Throughout my life, my grandmother told me that all she ever wanted was to care for other people. She married young, had a family, and became a nurse. Every day she would cook, clean, and raise her four boys, and every night she’d go to work and care for patients in the hospital. Growing up, I wondered how that could be her dream. How could she put her own needs aside and have the energy to love and care for that many people? As I grow older, I still marvel at the sheer amount of selflessness she had in order to do that. But I finally understand why she wanted that for herself.

When she told me, “I have everything I could want”, she truly meant it. There’s an odd satisfaction in helping others and making their lives better. But seeing the fruits of her efforts—four well-adjusted children, eight grandchildren, and one great-grandchild—made that sacrifice worth it. Parenthood and nursing were her ways of serving others. It was something she felt called to do, and for her, it was a fulfilling experience. That principle of caring for and serving others through sacrifice is something that we could all aspire to, parents or not. Because our world is always in need of more love.

Parenthood and careers such as nursing are both huge commitments, but serving others could be as simple as a traditional service project or even an act of kindness. One of the most memorable acts of kindness I’ve experienced involved that interview with Ted where I was given those wise words about service. Beyond his dedication to Kiwanis and their charitable activities, he also turned his hobbies into acts of kindness. With an affinity for woodworking, he’d given me a whole collection of pun-themed wood carvings, taking great joy as he unveiled each one. “Do you know those white elephant gift exchanges?” he asked, quickly handing me a carving of a small white elephant. He then gave me  a brown “E” (brownie!) and a box containing 3 corn kernels (a 3-piece chicken dinner!). He told me to keep them all. “But you have to give them to someone else,” he said with a smile. “That’s the fun of it.”

That encounter stuck with me long after I went home and wrote up the article.  It was such a simple gesture, but it’s something that I’ll recall for the rest of my journalism career.
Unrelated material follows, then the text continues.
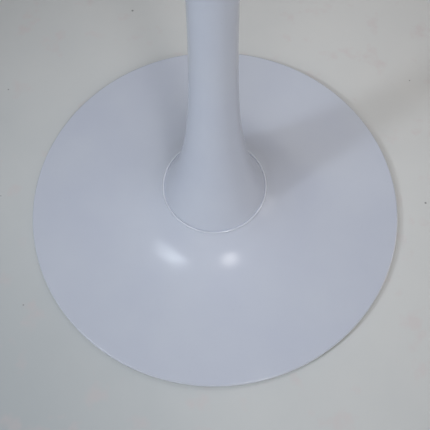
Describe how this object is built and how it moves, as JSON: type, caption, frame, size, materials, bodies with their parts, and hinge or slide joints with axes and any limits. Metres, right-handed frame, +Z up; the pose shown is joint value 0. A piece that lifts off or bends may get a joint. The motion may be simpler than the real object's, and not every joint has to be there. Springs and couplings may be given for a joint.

The man found happiness in making my day a little brighter, watching my face light up with amusement and joy. He simply enjoyed the act of giving and passing on his kindness to others.

Our world would be a much better place if everyone was like that—giving without asking for anything in return, helping others just to see them smile. That’s something that everyone is capable of doing, whether you surprise a friend with a gift or hold the door for a complete stranger. No matter how small the gesture, it matters.

Despite the overwhelmingly positive impacts of service, often we lose sight of why it’s important in the first place.

To the average high schooler, service is purely quantitative. We view it in hours, minutes, and seconds, each digit representing time taken out of our busy schedules. To us, every service opportunity is just an hour closer to our graduation requirements or NHS service quota. It’s simply a means to an end. And in this self-centered view, we lose something very important: the humanity behind our service.

Oftentimes we forget service is about serving others. Service shouldn’t end when we’ve garnered enough hours; it should be a constant, lifetime commitment. It should be about all of the people you help and the difference you make. It should be about the mark your service makes on the world.

So make a commitment to serving others. Do a service project for fun. Complete an act of kindness. Make someone smile. Go out of your way to help someone even when it isn’t convenient for yourself. Because it might just be the most rewarding journey of your life and change someone else’s!